Esse Papa revolucionou a filosofia católica e se colocou do lado dos explorados. Ele é um ícone. É o Papa da América.
Roberto Haro, santero
Tanto o babalaô como o padre afirmam que Cuba superou os tempos da intolerância religiosa, mesmo que o estigma da fé como elemento contrarrevolucionário ainda faça com que alguns prefiram manter sua espiritualidade em privado. Não será assim no final de semana. A praça da Revolução ficará lotada como nos discursos de Fidel Castro, e irão cubanos e estrangeiros, religiosos e curiosos.
O jovem jornalista Abraham Jiménez conta uma história que reflete o estado das coisas. “Outro dia no bairro duas senhoras ateias se aproximaram e me perguntaram se o acesso à missa seria por convite”. Será livre.
O Papa elogia o “ânimo” dos cubanos “contra as dificuldades”

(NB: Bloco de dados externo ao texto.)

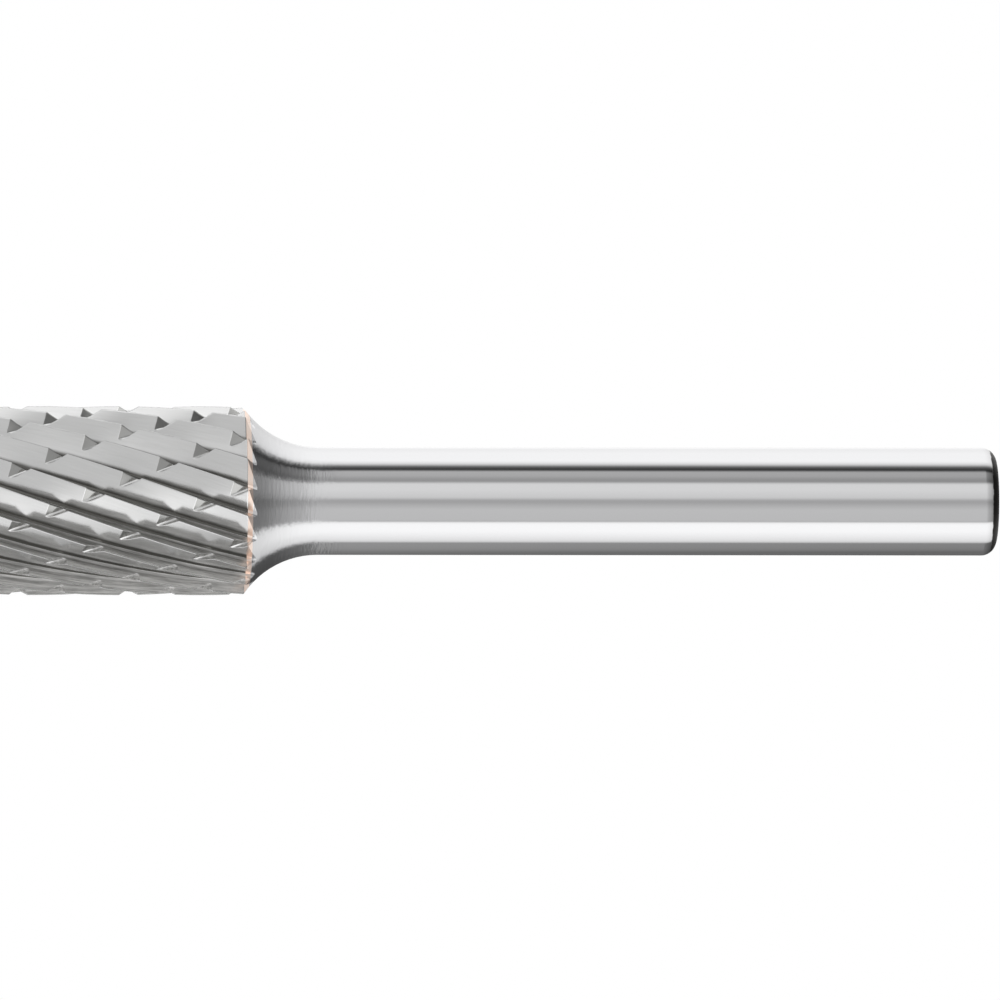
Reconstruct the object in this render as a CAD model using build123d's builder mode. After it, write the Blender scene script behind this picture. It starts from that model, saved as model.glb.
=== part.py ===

Em um cenário sóbrio, o papa Francisco se dirigiu aos cubanos em uma mensagem gravada divulgada na noite de quinta-feira na televisão estatal da ilha e elogiou "o ânimo com que enfrentam as dificuldades de cada dia". O Pontífice aterrissará em Havana no sábado para uma visita pastoral que terá seu clímax no domingo com a missa que será realizada na simbólica Praça da Revolução e que se estenderá no domingo na cidade de Holguín e em Santiago de Cuba na terça-feira, dia em que viaja aos Estados Unidos.
“De minha parte quero transmitir uma mensagem simples, mas importante e necessária: Jesus verdadeiramente ama muito vocês, está sempre com vocês no coração, e conhece seus anseios, quais são seus desejos mais profundos, e ele nunca nos abandona”, disse. “Irei visitá-los para levar fé e esperança, para que nos fortaleçamos juntos”. “Quero estar com vocês como missionário da misericórdia de Deus”. “Irei ao santuário da Virgem do Cobre como mais um peregrino, como um filho que deseja chegar à casa de sua mãe”, concluiu o Papa em uma mensagem de cunho religiosos, apesar de sua visitar estar marcada por seu relevante papel com mediador na retoma do diálogo entre Cuba e os EUA.